The other night on Hardball, the language from McCain was bleak … things like “I’d like to hear the President’s explanation..”, “I take the President at his word..”
This is certainly not ideal for the President, as it’s coming from his own party’s most popular member of Congress - I think it’s very ominous for Bush.
When Osama bin Laden is not terrorizing western infidels, he’s usually obsessing over the details of his Detriot crack ring with a little help from Uncle Sam.
Interesting article in today’s Village Voice discussing MDMA research, the RAVE act, and civil liberties.

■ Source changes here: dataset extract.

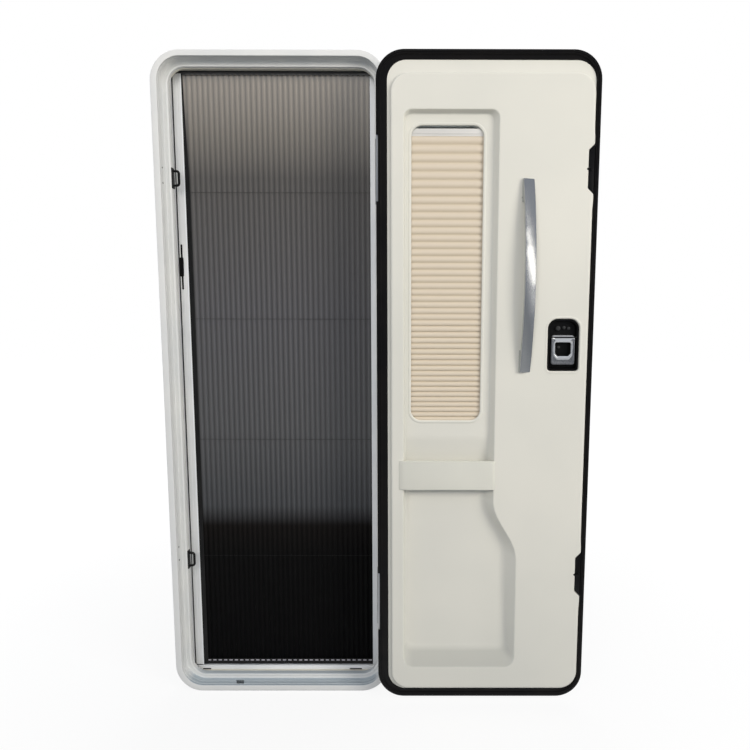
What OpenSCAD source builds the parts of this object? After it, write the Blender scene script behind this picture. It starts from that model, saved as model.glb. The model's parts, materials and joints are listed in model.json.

Darrell Hammond does an amazing job impersonating Bill Clinton. A couple choice quotes from last night’s Weekend Update appearance… pitching the idea of himself as VP candidate… “I got so much done as President, just imagine how I’d do with less responsibility! I’ll put the Vice back in Vice President.”
Bill Maher is really great. Check this week’s ‘New Rules’. An excerpt:
“New Rule: Keep the Statue of Liberty closed. Since 9/11, the Statue has been off limits for security reasons, and some people are outraged. Why? It’s a sacred symbol of our principles, not a Stair Master. Everything doesn’t have to be interactive. People go to church, they don’t take turns up on the cross. You’re not allowed to fill the Liberty Bell with nachos or wear it as a hat.”
Friend of mine is going tomorrow. I said,
“if you really want to split a gut open laughing, go to ‘Innoventions’ or the Spaceship Earth Ride at Epcot Center. You’ll especially groove to how they basically have Coleco pong games hooked up to old CGA monitors and act like you’re getting a sneak peek into the year 2050. But hey, at least they don’t charge much.”
So, what are you waiting for? Discover the Magic!
Umm, does this cost extra? Attention-getting Zanotti ad from this month’s W Mag.
If there ever was life on Mars, one really needs to start thinking hard about the Fermi Paradox.
In my continuing attempt to make my blog more like “me,” I am trying to write things here that seem more random and part of my flow than these arrogant assface posts I do a lot of the time.
I sustained two minor physical injuries today. First, I opened up my right index knuckle in some exciting and mysterious way. I was just walking from the office to the bank and realized there was blood all over my right hand. Like dripping out of me. How cool this was. I traced the source to my knuckle and immediately began wondering if I’d ruined my new white soft Beene shirt which I wore today for the first time ever. I vaguely remembered sometime in the last 2-3 minutes having collided with the edge of something but could not remember what. There was no pain until I realized how deeply I’d gouged myself. It was a fairly deep puncture wound but very small, as if someone had driven into the knuckle with a small corkscrew. Anyway, I went bleeding into Cambridge Trust sucking my finger and the branch treasurer came out to greet me and that was nice and then I told the very cute teller the story about the time my old buddy John Miller and I planted dog oreos near Jim Bryant’s desk to see if he would eat them. He did.
I forgot what the second injury was. I guess that’s good?